(Object data in JSON)
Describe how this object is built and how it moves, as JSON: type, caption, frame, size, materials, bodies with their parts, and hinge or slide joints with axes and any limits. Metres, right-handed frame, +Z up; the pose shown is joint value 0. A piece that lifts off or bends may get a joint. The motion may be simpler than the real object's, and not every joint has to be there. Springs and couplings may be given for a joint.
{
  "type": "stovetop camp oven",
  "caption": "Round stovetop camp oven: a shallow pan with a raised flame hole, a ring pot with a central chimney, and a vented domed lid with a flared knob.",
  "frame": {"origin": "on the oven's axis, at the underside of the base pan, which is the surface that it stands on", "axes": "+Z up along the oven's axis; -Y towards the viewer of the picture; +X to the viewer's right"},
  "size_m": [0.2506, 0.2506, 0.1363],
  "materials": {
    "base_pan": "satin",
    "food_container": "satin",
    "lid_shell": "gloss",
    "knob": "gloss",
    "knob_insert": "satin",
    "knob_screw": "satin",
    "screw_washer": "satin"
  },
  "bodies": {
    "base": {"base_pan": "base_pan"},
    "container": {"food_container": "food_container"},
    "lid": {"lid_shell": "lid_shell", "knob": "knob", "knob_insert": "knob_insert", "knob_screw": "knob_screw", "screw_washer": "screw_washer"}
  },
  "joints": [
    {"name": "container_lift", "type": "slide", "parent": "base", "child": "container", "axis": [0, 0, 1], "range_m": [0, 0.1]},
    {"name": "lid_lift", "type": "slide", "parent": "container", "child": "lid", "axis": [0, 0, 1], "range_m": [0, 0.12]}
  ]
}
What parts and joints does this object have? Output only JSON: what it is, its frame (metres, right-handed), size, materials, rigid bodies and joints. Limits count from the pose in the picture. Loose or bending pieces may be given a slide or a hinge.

▶ **DIRECTIONS**
Go through the records and print each one exactly.

▶ **THE COMPLETED TASK**
Describe how this object is built and how it moves, as JSON: type, caption, frame, size, materials, bodies with their parts, and hinge or slide joints with axes and any limits. Metres, right-handed frame, +Z up; the pose shown is joint value 0. A piece that lifts off or bends may get a joint. The motion may be simpler than the real object's, and not every joint has to be there. Springs and couplings may be given for a joint.
{
  "type": "stovetop camp oven",
  "caption": "Round stovetop camp oven: a shallow pan with a raised flame hole, a ring pot with a central chimney, and a vented domed lid with a flared knob.",
  "frame": {"origin": "on the oven's axis, at the underside of the base pan, which is the surface that it stands on", "axes": "+Z up along the oven's axis; -Y towards the viewer of the picture; +X to the viewer's right"},
  "size_m": [0.2506, 0.2506, 0.1363],
  "materials": {
    "base_pan": "satin",
    "food_container": "satin",
    "lid_shell": "gloss",
    "knob": "gloss",
    "knob_insert": "satin",
    "knob_screw": "satin",
    "screw_washer": "satin"
  },
  "bodies": {
    "base": {"base_pan": "base_pan"},
    "container": {"food_container": "food_container"},
    "lid": {"lid_shell": "lid_shell", "knob": "knob", "knob_insert": "knob_insert", "knob_screw": "knob_screw", "screw_washer": "screw_washer"}
  },
  "joints": [
    {"name": "container_lift", "type": "slide", "parent": "base", "child": "container", "axis": [0, 0, 1], "range_m": [0, 0.1]},
    {"name": "lid_lift", "type": "slide", "parent": "container", "child": "lid", "axis": [0, 0, 1], "range_m": [0, 0.12]}
  ]
}
What parts and joints does this object have? Output only JSON: what it is, its frame (metres, right-handed), size, materials, rigid bodies and joints. Limits count from the pose in the picture. Loose or bending pieces may be given a slide or a hinge.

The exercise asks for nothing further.